Does Dr. Farley believe that virtual rituals og worshipping will have a place in tomorrows religious marketplace?
«It’s already happening. Every Sunday you can go to an Anglican service at Epiphany Cathedral. I talked to Mark Brown (SL: Arkin Ariantho) about it. He used to be involved there and deliver sermons (he is an Anglican priest in real life). He said that all sorts of people come along. Sometimes they are people who are just curious, sometimes there are people who are travelling and can’t attend their usual church. He said that one of the congregation has Tourette’s Syndrome and so wasn’t able to attend a real life church without embarrassment, but could attend church in Second Life. What a wonderful thing!
Also, the neo-pagan community have been quick to adopt technology and so too with Second Life. There are lots of neo-pagan groups conducting rituals in Second Life. In fact, there are many groups actively conducting services and rituals in Second Life.»
Will there be a time when we can sit in Norway or any other place on the planet, and attend a lecture that Dr. Farley holds in Queensland?

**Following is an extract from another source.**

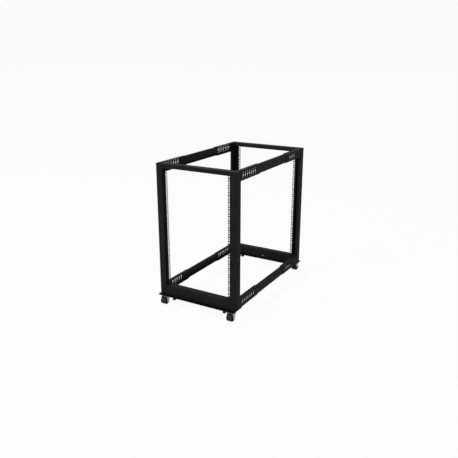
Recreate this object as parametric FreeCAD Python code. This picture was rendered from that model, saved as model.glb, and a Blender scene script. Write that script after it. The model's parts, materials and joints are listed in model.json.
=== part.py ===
import FreeCAD
import Part
import math
import os

# Four post open frame rack, 18 units high, on swivel casters and levelling feet.
#
# Millimetres. X runs across the rack, with the right-hand side at +X for someone who
# stands in front of it, Y runs from front to back and Z is up. The origin is on the
# floor, under the middle of the rack's outer box. Front and back are two welded
# frames of folded sheet steel; four middle rails bolted into their sleeves join them.

# Equipment opening, to the 19 inch rack standard.
UNIT = 44.45                        # height of one rack unit
UNITS = 18
RAIL_OPENING = 450.0                # clear width between the left and right flanges
HOLE_EDGE = 7.55                    # hole centres in from the flange's free edge
SQUARE_HOLE = 9.5                   # side of a cage nut hole
UNIT_MARGIN = 4.1                   # free height between the units and each beam
RAIL_DEPTH = 967.0                  # from the front rail faces to the rear rail faces

# Folded sheet.
SHEET = 2.0
BEND_OUTSIDE = 3.0
BEND_INSIDE = 1.0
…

«Yeah, absolutely. That already happens! Or they may be attending a virtual conference with people from all over the world!»
Virtual realities obviously hold a great deal of promise, both for academia, and for religious entrepeneurs and communities. The West, Europe especially, have experienced dramatic falls in church attendence. Could virtual sermons be an answer? What excuse do you have for not attending the mosque, church or synagogue when you could do so without leaving home?
When it comes to religious science, will there be a time when we can listen to the most renowned of scholars no matter where we live in the World? If that is the case, will we have virtual lectures attended by thousands of virtual students at the same time? What will happen to lectures held by less popular professors?
The future is unsure, but one thing is certain. Second Life, and other virtual realities, opens up great possibilities, and only time will tell what role virtual religion can play in our future. We will be there to find out though.